Internet of things News
IoT Startup FogHorn Raises $25 Million Series C Funding As Edge AI Takes Off
'We've been pushing the state of the art on how you do AI and machine learning on high-velocity data,' FogHorn CEO David King tells CRN about the startup's edge intelligence capabilities.
FogHorn Systems CEO David King said when the startup got its start nearly five years ago, people thought edge computing was a niche market. But things have changed.
Major companies, including cloud service providers, are now making a play for the growing market, and FogHorn has reached scale-out mode, racking up multimillion-dollar contracts from industrial giants like Stanley Black & Decker and Honeywell.
"People thought we were fish swimming upstream. Now everyone's in our pond," King told CRN in an interview Tuesday, pointing to Gartner's prediction that 75 percent of enterprise-generated data will be created or processed outside a traditional data center by 2025.
As a sign of FogHorn's momentum in the industrial IoT space, King said the Sunnyvale, Calif.-based edge intelligence startup has raised a $25 million Series C funding round led by South Korean industrial conglomerate LS Corp., with participation by return investors, which include Dell Technologies Capital, Intel Capital, Honeywell Ventures and GE Ventures.

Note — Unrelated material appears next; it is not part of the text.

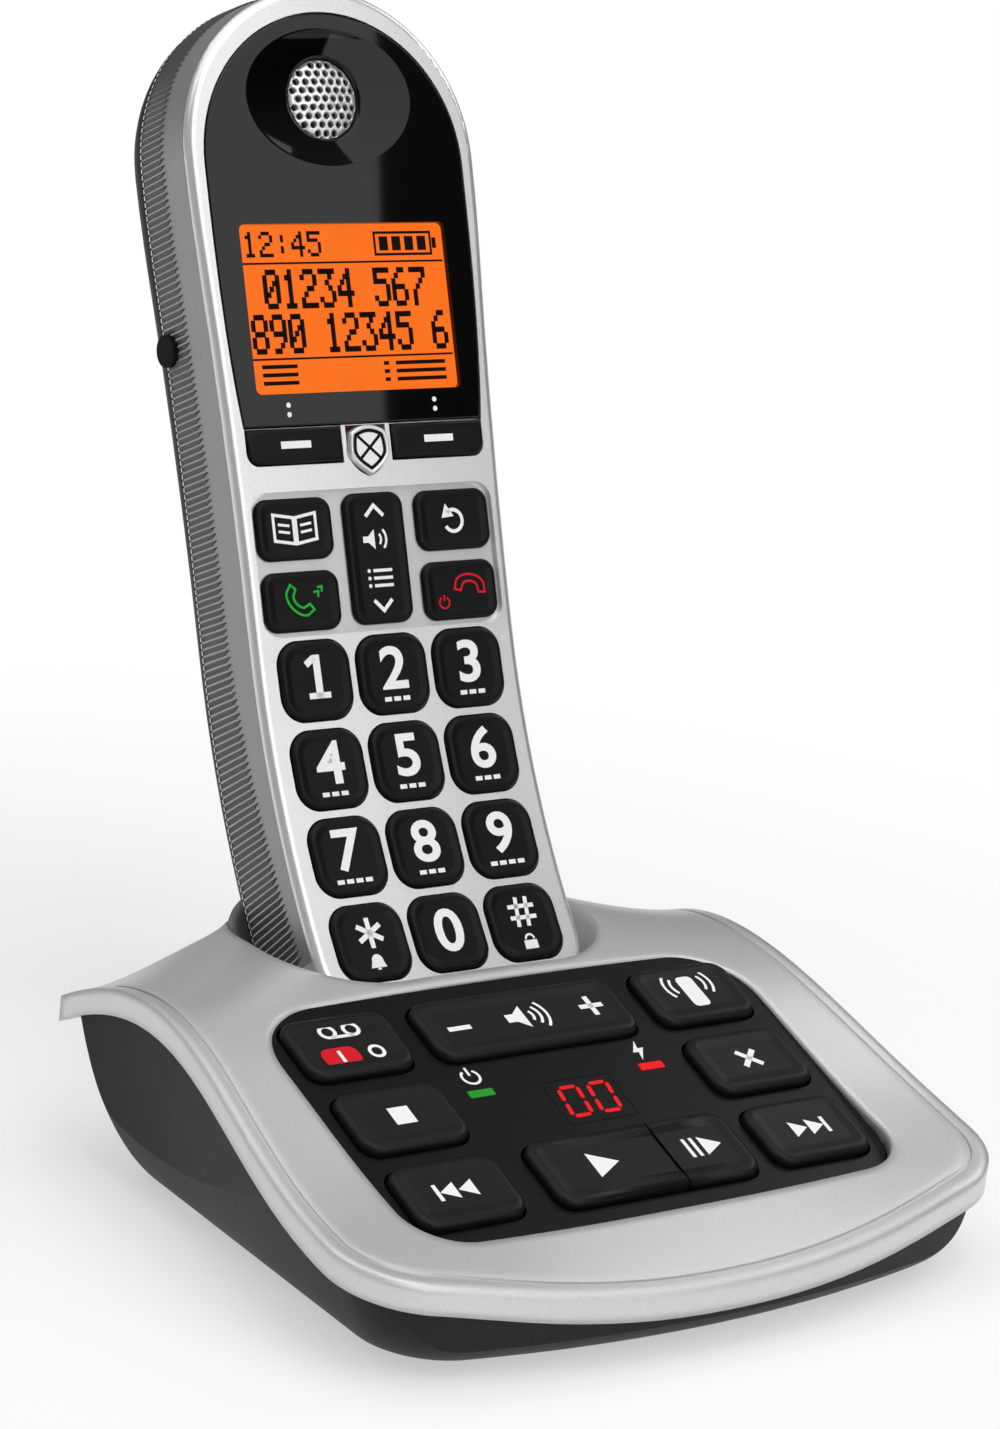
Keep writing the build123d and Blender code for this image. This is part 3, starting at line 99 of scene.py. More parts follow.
RIB_SHARES = (0.05, 0.3, 0.5, 0.7, 0.85, 1.0)  # places along a rib's depth
RIB_TAIL = 0.3  # the ribs' slope down to the shell at their back ends
DASH_ENDS = (-0.12, 0.2)  # the dashed line, from the ribs' back ends
SKIN = 0.03  # grip pieces above the shell under them
LENS_W, LENS_Z = 24.4, 75.2
LENS_LOW_W, LENS_LOW_Z = 22.6, 33.7
LENS_SLANT = 0.12  # how the lens's sides lean outwards at its lower end
LENS_EDGE = 0.35  # width of the lens's rounded edge
LCD_LOW, LCD_HIGH, LCD_W = 38.9, 65.8, 39.0
LCD_DEPTH = 0.8
LCD_R = 1.0
DISH_W, DISH_H = 30.5, 22.0
DISH_Z = 86.0
DISH_DEPTH = 2.0
DISH_HOLE_R = 6.6
DISH_LIP = 1.04  # the lens's hole for the dish, as a share of the dish's rim
DISH_WALL = 0.6  # height of its wall round the grille
GRILLE_R = 6.4
GRILLE_DOME = 1.1
GRILLE_PITCH = 1.58
GRILLE_HOLE_R = 0.56
GRILLE_THICK = 0.7
GRILLE_SINK = 0.1  # its edge under the dish's floor
GRILLE_MARGIN = 0.12  # least metal between a hole and the grille's edge
PIN_SPAN = (-2.0, 3.0)  # ends of the pins that cut the holes
HANDSET_SKIRT = 1.7  # depth of a handset key's side that is drawn
DIGIT_SIZE = (13.1, 12.5)
DIGIT_R = 3.8
DIGIT_PITCH_X, DIGIT_PITCH_S = 14.6, 14.13
DIGIT_TOP_S = -6.4
DIGIT_TOP = 0.6  # digit key tops above the face
DIGIT_BOLD, DIGIT_WIDEN = 0.022, 1.12
CALL_TOP = -0.1  # call key tops, in their recess
CALL_KEY_R = 2.4
RECESS_W, RECESS_LOW, RECESS_HIGH, RECESS_DEPTH = 45.8, 0.6, 23.5, 0.9
RECESS_R = 4.0
RECESS_PLAY = 0.3  # how much smaller the painted shade plate on its floor is
SOFT_LOW, SOFT_HIGH = 27.85, 33.35
SOFT_INNER, SOFT_OUTER = 4.85, 22.35
SOFT_TOP = 0.5
SOFT_R = 2.2
SHIELD_W = 7.5
SHIELD_LOW, SHIELD_HIGH = 25.35, 33.45
SHIELD_TOP = 0.9
SHIELD_DIP = 0.16  # its plate under its rim
SHIELD_PLATE, SHIELD_LINE = 0.70, 0.98  # how far plate and line are drawn in from its outline
SHIELD_CORNER, SHIELD_SHOULDER = 0.88, 0.74  # where its sides end, as shares of its half width and rise
INK = 0.03  # printed legends above the surface under them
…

While FogHorn got its start with a software platform focused on enabling streaming analytics at the edge, the company is now laser-focused on streamlining artificial intelligence and machine-learning workloads in edge devices, whether they're edge gateways from Dell EMC or Adlink.
The big advantage for FogHorn—which has more than 100 employees now and plans to hire more this year—is the ability to process a large amount of data in real time, whether it's coming from high-definition video cameras or vibration sensors, and changing AI models on the fly.
"We've been pushing the state of the art on how you do AI and machine learning on high-velocity data," King said. "We're there now in a big way."
After years of working on proofs of concept and developing more than 100 industrial IoT use cases with dozens of customers, King said FogHorn has found a path to scale its software business. Last year, annual license bookings grew nearly tenfold, and the company is now signing multimillion-dollar, multiyear enterprise licenses with large industrial companies, which represent a variety of verticals, including automotive, consumer packaged goods, chemical, pulp and paper, and mining.
An important scaling mechanism for FogHorn's business is channel partners, according to King. The company already counts more than 20 systems integrators and IT consulting companies on its channel roster, including Accenture, Capgemini, NTT Data and Wipro.
"Systems integrators are now starting to play a bigger role because with advanced edge technology, you're really showing the way for the end customer to extract breakthrough business insights from their industrial data," the CEO said.
At the same time, FogHorn is starting to turn to systems integrators on the operational technology side, like Anixter, a data communications and security distributor that is getting acquired by electronics distribution giant Wesco for $4.5 billion.
King said OT systems integrators are crucial because they're working directly with the sensors and industrial control systems that are central to industrial IoT applications. That means they're uniquely qualified in understanding how to connect the various sources of data to FogHorn's software.
"The challenge is how do you connect our stack to all the data sources," King said. "That's where the OT folks come in."
The primary opportunity for FogHorn's partners is through services revenue, according to King. The company can offer a reselling agreement for partners to receive a cut of the subscription revenue, but he said that is not the main way the company is looking to work with partners.
"As we scale out, partners will be generating a lot of services revenue," he said. "That's their scaling opportunity."